▸ Written request:
List all lines of the data containing the word "this".

▸ Extracted material:
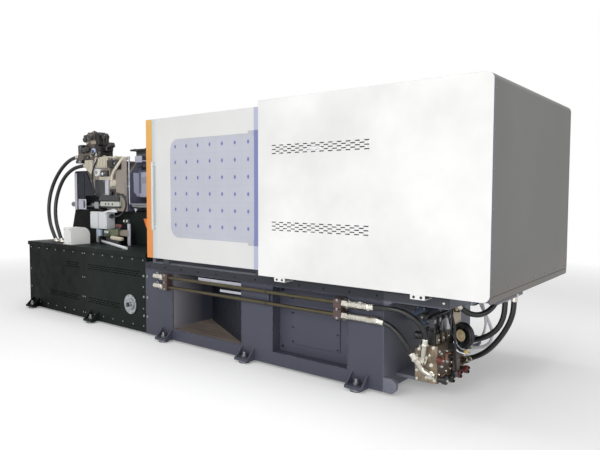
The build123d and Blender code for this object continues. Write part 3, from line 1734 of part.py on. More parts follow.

* * *

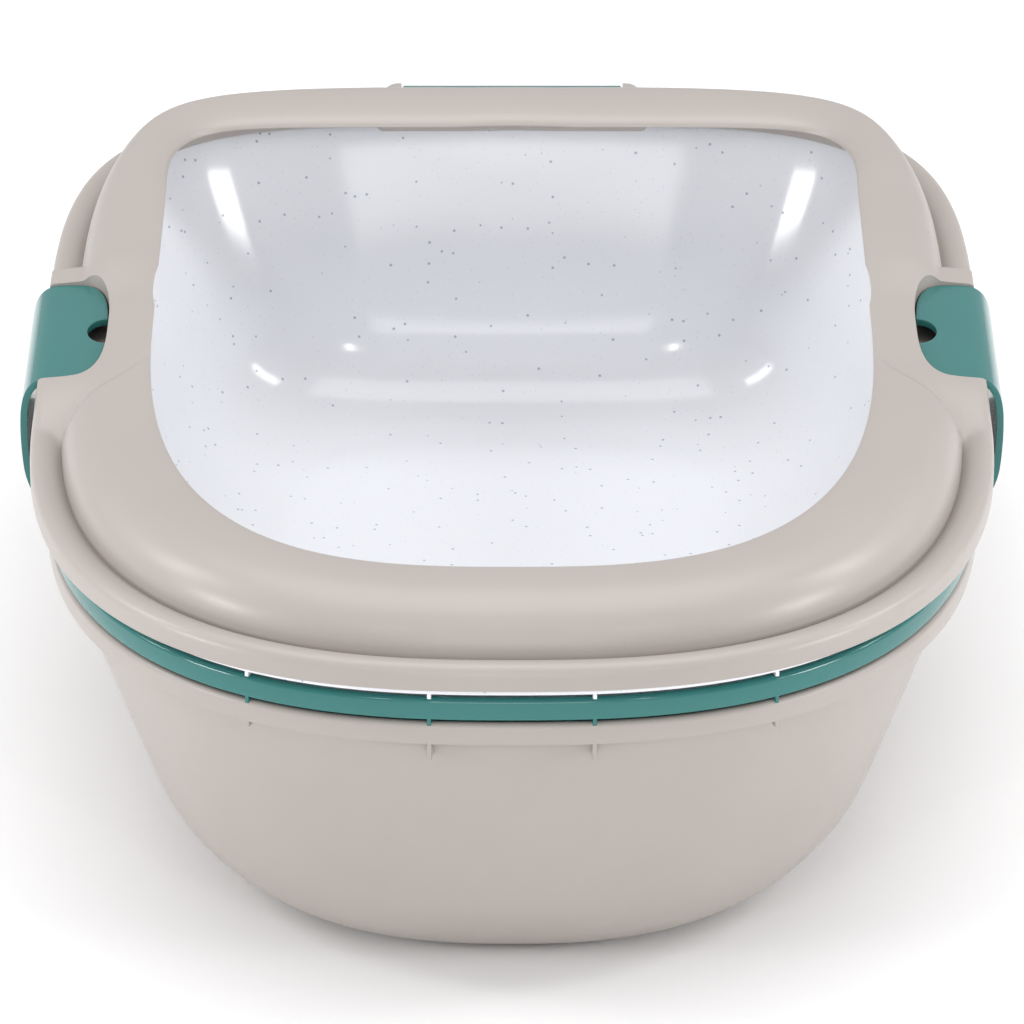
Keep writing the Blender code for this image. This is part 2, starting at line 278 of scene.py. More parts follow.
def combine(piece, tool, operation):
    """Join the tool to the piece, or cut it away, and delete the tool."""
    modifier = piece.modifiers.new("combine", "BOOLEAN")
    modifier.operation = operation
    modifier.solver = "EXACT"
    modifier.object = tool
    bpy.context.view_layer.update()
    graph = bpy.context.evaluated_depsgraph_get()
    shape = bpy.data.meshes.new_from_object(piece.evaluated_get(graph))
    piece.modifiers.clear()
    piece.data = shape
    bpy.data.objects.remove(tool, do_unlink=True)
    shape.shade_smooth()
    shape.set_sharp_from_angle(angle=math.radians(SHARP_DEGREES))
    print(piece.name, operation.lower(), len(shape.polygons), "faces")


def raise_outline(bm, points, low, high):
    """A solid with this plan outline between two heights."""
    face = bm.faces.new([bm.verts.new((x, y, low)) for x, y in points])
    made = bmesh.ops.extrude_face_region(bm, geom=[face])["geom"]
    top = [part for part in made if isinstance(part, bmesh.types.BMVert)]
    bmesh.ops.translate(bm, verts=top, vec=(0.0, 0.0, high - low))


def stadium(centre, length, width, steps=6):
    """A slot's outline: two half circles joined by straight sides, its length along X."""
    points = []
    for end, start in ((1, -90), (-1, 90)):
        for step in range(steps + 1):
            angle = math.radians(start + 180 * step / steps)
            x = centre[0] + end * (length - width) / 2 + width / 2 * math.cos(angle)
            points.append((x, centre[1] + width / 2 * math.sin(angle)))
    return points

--

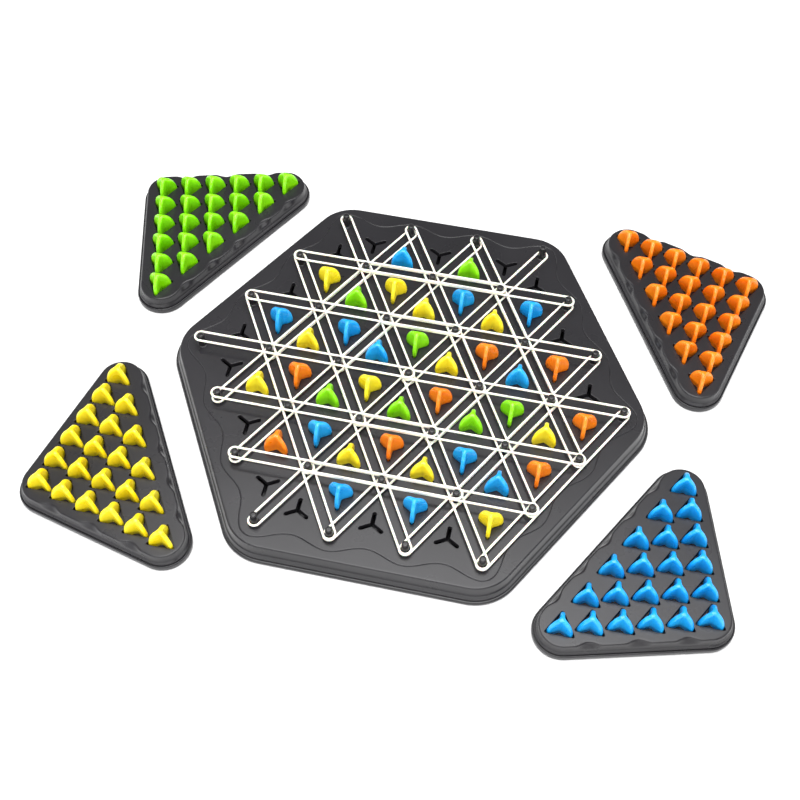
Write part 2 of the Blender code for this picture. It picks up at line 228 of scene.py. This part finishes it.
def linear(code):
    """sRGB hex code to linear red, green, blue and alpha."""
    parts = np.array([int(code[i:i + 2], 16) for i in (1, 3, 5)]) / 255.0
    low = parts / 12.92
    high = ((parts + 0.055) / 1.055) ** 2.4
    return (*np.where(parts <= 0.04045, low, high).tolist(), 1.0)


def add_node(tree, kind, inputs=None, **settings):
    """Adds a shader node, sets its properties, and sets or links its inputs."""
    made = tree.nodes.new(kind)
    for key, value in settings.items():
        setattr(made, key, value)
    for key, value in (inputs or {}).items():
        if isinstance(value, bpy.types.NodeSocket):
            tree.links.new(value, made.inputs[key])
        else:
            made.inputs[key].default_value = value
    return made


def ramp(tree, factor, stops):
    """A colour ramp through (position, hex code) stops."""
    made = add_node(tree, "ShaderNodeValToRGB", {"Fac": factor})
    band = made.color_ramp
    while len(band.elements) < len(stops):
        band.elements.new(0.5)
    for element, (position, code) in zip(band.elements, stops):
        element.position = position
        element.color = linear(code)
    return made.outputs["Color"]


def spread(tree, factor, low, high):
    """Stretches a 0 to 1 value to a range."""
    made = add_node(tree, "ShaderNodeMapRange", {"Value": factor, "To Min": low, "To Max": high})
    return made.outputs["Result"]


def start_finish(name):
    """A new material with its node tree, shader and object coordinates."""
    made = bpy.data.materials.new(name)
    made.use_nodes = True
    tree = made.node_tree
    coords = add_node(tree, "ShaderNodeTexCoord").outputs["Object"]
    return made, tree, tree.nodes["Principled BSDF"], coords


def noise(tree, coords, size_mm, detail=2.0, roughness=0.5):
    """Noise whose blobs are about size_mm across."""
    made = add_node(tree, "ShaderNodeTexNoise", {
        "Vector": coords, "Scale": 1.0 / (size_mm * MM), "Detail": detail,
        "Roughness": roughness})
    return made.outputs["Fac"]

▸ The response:
The build123d and Blender code for this object continues. Write part 3, from line 1734 of part.py on. More parts follow.
Keep writing the Blender code for this image. This is part 2, starting at line 278 of scene.py. More parts follow.
    """A solid with this plan outline between two heights."""
Write part 2 of the Blender code for this picture. It picks up at line 228 of scene.py. This part finishes it.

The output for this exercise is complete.